If the index drops to 3,800, the position closes automatically, consolidating gains. If it rebounds to 4,100, it closes, limiting losses. This example illustrates how to combine analysis, strategic positioning, and disciplined risk management.

▶ Statistical Realities of Professional Trading

Success Rates in the Industry

Academic research reveals sobering data. Only 13% of day traders achieve consistent positive profitability over six months. Only 1% maintain gains over five years or more. About 40% quit in the first month, and only 13% persist after three years.

Ongoing Technological Transformation

Algorithmic trading currently accounts for 60-75% of volume in developed markets. This automation improves efficiency but also increases volatility and disadvantages individual operators without access to cutting-edge technology.

Balanced Perspective

Trading offers potential profitability and flexible hours but involves significant risks. Never invest more than you are willing to lose entirely. Most experts recommend maintaining a stable primary income source while gradually developing trading activity.

▶ Frequently Asked Questions About Starting in Trading

Where should I start in trading? The first step involves education about financial markets, studying different operational styles, and selecting a reliable, regulated platform. Subsequently, develop a personal strategy and practice on demo accounts before risking real capital.

What are key criteria when choosing a trading platform? Determinants include competitive commissions, quality of technological tools, customer service, verifiable regulation, and available asset offerings.

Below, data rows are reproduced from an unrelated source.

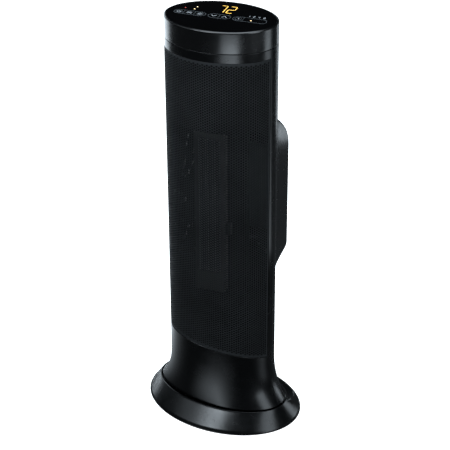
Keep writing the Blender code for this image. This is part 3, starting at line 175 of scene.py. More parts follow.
# Finishes
CLOUD_SCALE, SHEEN_SCALE, GLOW_SCALE = 14.0, 55.0, 900.0
GRAIN_HEIGHT = 0.0004
RAMP_START, RAMP_END = 0.35, 0.65
BLACK = (0.0008, 0.0009, 0.0010)
ALONG_X, ALONG_Z = (9, 1, 1), (1, 1, 9)
NODE_PAINT = {
    "inner": ("base_bottom_cover", "tip_over_switch", "turntable_plate", "lower_bulkhead", "upper_bulkhead",
              # The upper bearing takes this near-black plastic instead of the pale bearing plastic: painted
              # shade inside the housing.
              "scroll_wall", "scroll_tongue", "upper_bearing", "blower_wheel", "board_bracket", "main_relay"),
    "rubber": ("rubber_foot_front_left", "rubber_foot_front_right", "rubber_foot_back_left",
               "rubber_foot_back_right", "cord_gland"),
    "acetal": ("thrust_washer", "sector_gear", "tip_over_plunger", "drive_pinion"),
    "steel": ("counterweight", "spindle_retainer", "oscillation_motor"),
    # Steel parts inside the housing, coloured near black as painted shade so they stay dark behind the grille.
    "steel_in_painted_shade": ("blower_motor", "blower_shaft", "thermal_cutout", "filter_capacitor"),
    "ceramic": ("element_frame",),
    "board": ("display_board", "power_board"),
    "lens": ("led_display",),
}

# Studio
COOL = (0.82, 0.92, 1.0)
WHITE = (1, 1, 1)
FLOOR_RADIUS, FLOOR_SIDES = 14, 96
FLOOR_PAPER = 0.60
FLOOR_BOUNCE = 0.02
FLOOR_GLOW = 0.92
FLOOR_MIRRORED = 0.04
LIGHT_POOLS = (  # x, y, reach in x, reach in y, strength
    (0.014, -0.123, 0.10, 0.07, 7.5),
    (-0.26, 0.06, 0.18, 0.30, 2.8),
    (-0.48, 0.25, 0.34, 0.36, 14.0),
    (0.24, 0.01, 0.09, 0.09, 2.5),
)
SKY = (  # height from 0 at the horizon to 1 overhead, colour
    (0.0, (0.11, 0.12, 0.13)),
    (0.35, (0.024, 0.027, 0.030)),
    (0.88, (0.024, 0.027, 0.030)),
    (0.95, (6.0, 6.7, 7.3)),
)
LAMPS = (  # name, azimuth, elevation, distance, width, height, level, height that it is aimed at, beam
    ("collar_strip", 28, -29, 0.25, 0.11, 0.10, 1.0, 0.57, 55),
    ("right_strip", 106, -29, 0.30, 0.11, 0.36, 0.6, 0.50, 65),
    ("back_strip", 166, -10, 0.45, 0.10, 0.30, 0.62, 0.47, 100),
    ("back_low", 140, 0, 0.5, 0.28, 0.14, 0.40, 0.07, 45),
    ("left_low", -120, 0, 0.7, 0.50, 0.12, 2.4, 0.06, 40),
    ("key", -18, 53, 2.0, 0.6, 0.7, 25, 0.02, 180),
    ("key_wing", -50, 45, 2.0, 1.1, 0.7, 2.5, 0.02, 180),
    ("right_key", 70, 24, 2.0, 0.80, 1.6, 8, 0.02, 180),
    ("left_panel", -113, 0, 1.0, 0.9, 1.0, 4.5, 0.50, 180),
)


# Camera

def add_camera():
    """The camera at the photograph's place, aimed at the middle of the heater's height."""
    azimuth, pitch, roll = CAMERA_AZIMUTH, CAMERA_PITCH, CAMERA_ROLL
    back = Vector((sin(azimuth) * cos(pitch), -cos(azimuth) * cos(pitch), sin(pitch)))
    right = Vector((cos(azimuth), sin(azimuth), 0))
    up = back.cross(right)
    x_axis = right * cos(roll) - up * sin(roll)
    y_axis = right * sin(roll) + up * cos(roll)
    place = Vector((0, 0, HEIGHT / 2)) + back * CAMERA_DISTANCE
    data = bpy.data.cameras.new("camera")
    data.sensor_width = SENSOR
    data.lens = FOCAL_LENGTH / PICTURE * SENSOR
    data.shift_x = (PICTURE / 2 - CENTRE_X) / PICTURE
    data.shift_y = (CENTRE_Y - PICTURE / 2) / PICTURE
    data.clip_end = CAMERA_REACH
    camera = bpy.data.objects.new("camera", data)
    bpy.context.collection.objects.link(camera)
    turn = Matrix((x_axis, y_axis, back)).transposed().to_4x4()
    camera.matrix_world = Matrix.Translation(place) @ turn
    bpy.context.scene.camera = camera


# Node helpers

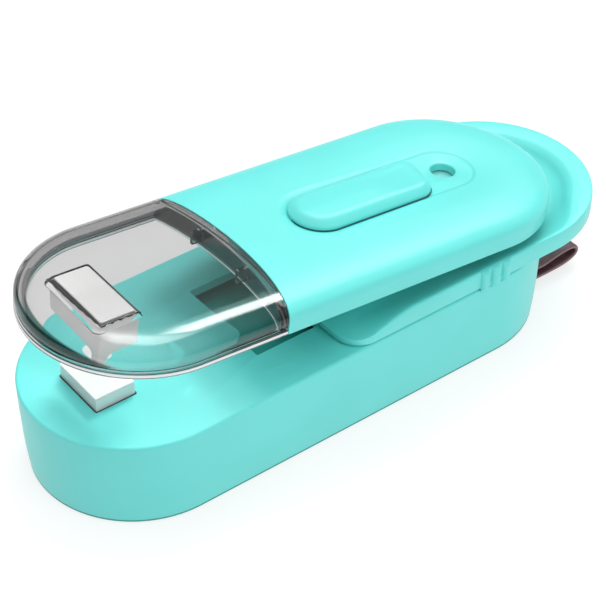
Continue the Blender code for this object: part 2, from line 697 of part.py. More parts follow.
def press_block(axis):
    x, half, top = PRESS_X, PRESS_HALF, PRESS_TOP
    block = put("press_block", boxes((x, (-half, half), (-1.9, top))), "steel", in_arm(), parent=axis)
    bevel = block.modifiers.new("edges", "BEVEL")
    bevel.width, bevel.segments = 0.4 * MM, 2
    inner = (x[0] + 0.5, x[1] - 0.5)
    pad = boxes((inner, (-half + 0.5, half - 0.5), (-2.4, -2.0)))
    put("silicone_pad", pad, "silicone", in_arm(), parent=axis)
    screen = boxes((inner, (-half + 0.5, half - 0.5), (top + 0.1, top + 0.3)))
    put("mesh_screen", screen, "steel", in_arm(), parent=axis)


def arm_electrics(axis):
    board = boxes(((10.8, 40.6), (-8.0, 10.6), (1.5, 2.3)))
    put("arm_board", board, "board_green", in_arm(), parent=axis)
    led = turned(((1.5, 0.0), (1.5, 0.3), (1.1, 0.6)), 12)
    put("indicator_led", led, "lens", in_arm(LENS_X, 0, 2.5), parent=axis)
    pane = turned(((2.9, 0.0), (2.9, 0.4)), 20)
    put("indicator_lens", pane, "lens", in_arm(LENS_X, 0, 3.3), parent=axis)
    case = boxes(((11.0, 24.0), (6.7, 10.2), (2.5, 4.4)))
    body = put("slide_switch", case, "black_plastic", in_arm(), parent=axis)
    channel = boxes(((11.7, 23.2), (6.0, 8.3), (3.0, 4.0)))
    cut(body, put("switch_channel", channel, None, in_arm(), parent=axis))


# ---------------------------------------------------------------- thumb slider


def thumb_slider(arm_axis):
    """The thumb slider, and the clip, the screw and the switch's knob that move with it."""
    axis = axis_empty("thumb_slider_axis", in_arm(*PIVOT_IN_ARM))
    axis.parent = arm_axis
    path = ((0.2, 5.7), (0.0, 5.9), (0.0, 6.9), (0.3, 7.45), (0.85, 7.85), (1.5, 8.05))
    pad = loft(rings(THUMB_X, THUMB_HALF, (THUMB_HALF, 3.0), path, 8))
    slider = put("thumb_slider", pad, "turquoise", in_arm(), parent=axis)
    stem_x = (6.6, 18.2)
    fuse(slider, put("slider_stem", boxes((stem_x, (-1.7, 1.7), (4.45, 6.2))), None, in_arm(), parent=axis))
    screw_x = sum(stem_x) / 2
    cut(slider, put("slider_bore", peg(0.8, 4, 7, 12), None, in_arm(screw_x), parent=axis))
    plate = boxes(((7.0, 17.8), (-4.0, 4.0), (3.5, 4.3)))
    clip = put("slider_clip", plate, "black_plastic", in_arm(), parent=axis)
    fingers = boxes(((11.2, 11.9), (3.5, 6.3), (2.9, 4.2)), ((15.1, 15.8), (3.5, 6.3), (2.9, 4.2)))
    fuse(clip, put("clip_fork", fingers, None, in_arm(), parent=axis))
    cut(clip, put("clip_hole", peg(0.9, 3, 5, 12), None, in_arm(screw_x), parent=axis))
    screw("slider_screw", in_arm(screw_x, 0, 3.4), 3.0, (1.5, 0.6), parent=axis, shank=0.55)
    knob = boxes(((12.3, 14.7), (4.9, 8.0), (3.2, 3.8)))
    put("switch_knob", knob, "silicone", in_arm(), parent=axis)


# ---------------------------------------------------------------- strap


def strap_line():
    """The strap's centre line from its pin out, round its tip and back, as (x, z)."""
    x, z = STRAP_PIN[0], STRAP_PIN[2]
    round_pin = 0.8 + 0.15 + STRAP_THICK / 2
    start = []
    for degrees in (270, 225, 180, 135, 90):
        a = math.radians(degrees)
        start.append((x + round_pin * math.cos(a), z + round_pin * math.sin(a)))
    out = [(56.0, 3.65), (58.6, 3.3), (60.6, 3.65), (62.6, 4.3), (64.6, 4.6), (66.4, 4.45), (68.0, 4.0)]
    back = [(68.95, 3.3), (68.5, 2.65), (66.6, 2.1), (64.3, 1.35), (61.4, 0.95), (57.8, 0.95), (55.4, 1.25)]
    return start + out + back


def strap():
    axis = axis_empty("strap_axis", STRAP_PIN)
    line = strap_line()
    count = len(line)
    bm = bmesh.new()
    rows = []
    for i, (x, z) in enumerate(line):
        before, after = line[i - 1], line[(i + 1) % count]
        along = Vector((after[0] - before[0], after[1] - before[1])).normalized()
        out = Vector((-along.y, along.x)) * STRAP_THICK / 2
        row = []
        for side, sign in ((-1, 1), (1, 1), (1, -1), (-1, -1)):
            place = (x + sign * out.x - STRAP_PIN[0], side * STRAP_HALF, z + sign * out.y - STRAP_PIN[2])
            row.append(bm.verts.new(place))
        rows.append(row)
    for i, row in enumerate(rows):
        after = rows[(i + 1) % count]
        for k in range(4):
            m = (k + 1) % 4
            bm.faces.new((row[k], row[m], after[m], after[k]))
    bmesh.ops.recalc_face_normals(bm, faces=bm.faces)
    put("strap_loop", bm, "leather", parent=axis)
    put("strap_pin", peg(0.8, -11.4, 11.4, 12), "screw_steel", STRAP_PIN, (-90, 0, 0))


def main():
    clear_scene()
    base_housing()
    bottom_cover()
    battery_door()
    battery_tray()
    batteries()
    slide_guide()
    circuit_board()
    heater()
    leads()
    hinge()
    strap()
    lock_slide(axis_empty("lock_slide_axis", (0, 0, 0)))
    arm_axis = axis_empty("arm_axis", PIVOT, ARM_OPEN)
    arm_shell(arm_axis)
    clear_head(arm_axis)
    arm_bottom_plate(arm_axis)
    hinge_spring(arm_axis)
    press_block(arm_axis)
    arm_electrics(arm_axis)
    thumb_slider(arm_axis)


main()
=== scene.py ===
"""The looks of the handheld bag heat sealer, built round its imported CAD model.

Shapes are drawn in millimetres: the base's, the slide's and the strap's in the row frame, the
arm's in the arm's own frame, where x and y are as when the arm is shut and z is above its
bottom face. solid() takes both to metres in the row frame.
"""

import json
import math

import bmesh
import bpy
from mathutils import Matrix, Vector

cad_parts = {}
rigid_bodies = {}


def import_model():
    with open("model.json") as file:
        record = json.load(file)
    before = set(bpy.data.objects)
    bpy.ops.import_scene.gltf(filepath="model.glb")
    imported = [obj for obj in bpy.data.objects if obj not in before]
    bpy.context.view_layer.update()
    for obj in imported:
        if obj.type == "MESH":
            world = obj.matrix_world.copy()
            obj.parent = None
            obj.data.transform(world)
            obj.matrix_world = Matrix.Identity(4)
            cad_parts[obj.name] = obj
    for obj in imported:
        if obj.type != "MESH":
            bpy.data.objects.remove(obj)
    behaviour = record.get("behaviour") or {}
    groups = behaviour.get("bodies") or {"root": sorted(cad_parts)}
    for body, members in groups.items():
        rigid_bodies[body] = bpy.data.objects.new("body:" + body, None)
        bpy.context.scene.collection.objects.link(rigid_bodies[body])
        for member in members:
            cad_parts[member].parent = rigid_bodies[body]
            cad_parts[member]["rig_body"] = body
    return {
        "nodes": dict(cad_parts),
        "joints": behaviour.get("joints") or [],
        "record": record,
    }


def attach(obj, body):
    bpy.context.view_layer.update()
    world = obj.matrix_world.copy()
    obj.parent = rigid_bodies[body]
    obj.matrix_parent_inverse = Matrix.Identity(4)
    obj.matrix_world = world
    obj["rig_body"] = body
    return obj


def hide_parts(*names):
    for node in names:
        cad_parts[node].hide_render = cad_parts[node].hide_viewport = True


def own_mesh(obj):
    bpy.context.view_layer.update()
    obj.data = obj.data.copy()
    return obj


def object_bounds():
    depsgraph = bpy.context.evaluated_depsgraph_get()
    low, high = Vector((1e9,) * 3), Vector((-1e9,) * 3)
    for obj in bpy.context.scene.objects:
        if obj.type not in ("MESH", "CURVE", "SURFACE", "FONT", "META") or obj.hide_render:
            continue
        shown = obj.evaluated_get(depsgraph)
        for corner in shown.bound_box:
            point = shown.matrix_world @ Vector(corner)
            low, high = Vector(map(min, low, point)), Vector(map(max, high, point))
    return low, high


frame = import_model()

CAD_BOX = [list(corner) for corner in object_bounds()]
MM = 0.001
ROW = Matrix.Identity(4)


# ---------------------------------------------------------------- the frame's sizes


def extent(node, space=ROW):
    """Lowest and highest corner of a CAD node in millimetres, in the row frame or the arm's."""
    back = space.inverted()
    points = [back @ (vertex.co / MM) for vertex in frame["nodes"][node].data.vertices]
    low = Vector([min(p[i] for p in points) for i in range(3)])
    high = Vector([max(p[i] for p in points) for i in range(3)])
    return low, high


JOINTS = {joint["name"]: joint for joint in frame["joints"]}
SLOTS = {part["node"]: part["material_slot"] for part in frame["record"]["subparts"]}

PIVOT = Vector(JOINTS["arm_hinge"]["pos_m"]) / MM
SLIDING = JOINTS["thumb_slide"]["axis"]
PIVOT_IN_ARM = Vector((46.0, 0.0, 2.2))
TILT = math.atan2(-SLIDING[2], SLIDING[0])
ARM = (
    Matrix.Translation(PIVOT)
    @ Matrix.Rotation(TILT, 4, "Y")
    @ Matrix.Translation(-PIVOT_IN_ARM)
)

BASE_HIGH = extent("base_housing")[1]
REAR, HALF, BASE_HEIGHT = BASE_HIGH
DECK = 1.8
WALL = 2.0
FOOT = 0.34
STRAP_NOTCH = ((50.0, 62.0), (-10.5, 10.5))

SLIDE_LOW, SLIDE_HIGH = extent("lock_slide")
SLIDE_X = (SLIDE_LOW.x, SLIDE_HIGH.x)
SLIDE_BOTTOM = BASE_HEIGHT + 0.3
SLIDE_FLOOR = 21.1
SLIDE_RIM = 23.8
SLIDE_CORNER = 5.5
SLIDE_TRAVEL = JOINTS["lock_slide"]["range_m"][1] / MM
RUNNER_LOW, RUNNER_HIGH = extent("slide_retainer")
BLOCK_LOW, BLOCK_HIGH = extent("heater_film")

HEAD_LOW = extent("clear_head", ARM)[0]
SHELL_HIGH = extent("arm_shell", ARM)[1]
ARM_X = (HEAD_LOW.x, SHELL_HIGH.x)
ARM_HALF = SHELL_HIGH.y
ARM_HEIGHT = SHELL_HIGH.z
ARM_WALL_HEIGHT = 2.6
ARM_SKIN = 1.7
CROWN_POWERS = (5.57, 2.72)  # of the superellipse across the arm's top
SHELL_CEILING = 4.7
HEAD_CEILING = 4.95
SEAM_X = -14.0
SEAM_BOW = 3.15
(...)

Is it feasible to trade part-time? Absolutely. Many traders start while maintaining full-time employment, gaining experience in their free hours. Part-time trading still requires genuine dedication and disciplined study.

What differentiates a professional trader from an amateur? Professionals operate under regulation, have specialized training, apply systematic strategies, and manage risks institutionally. Amateurs trade with personal capital, are rarely regulated, and typically lack a consistent methodology.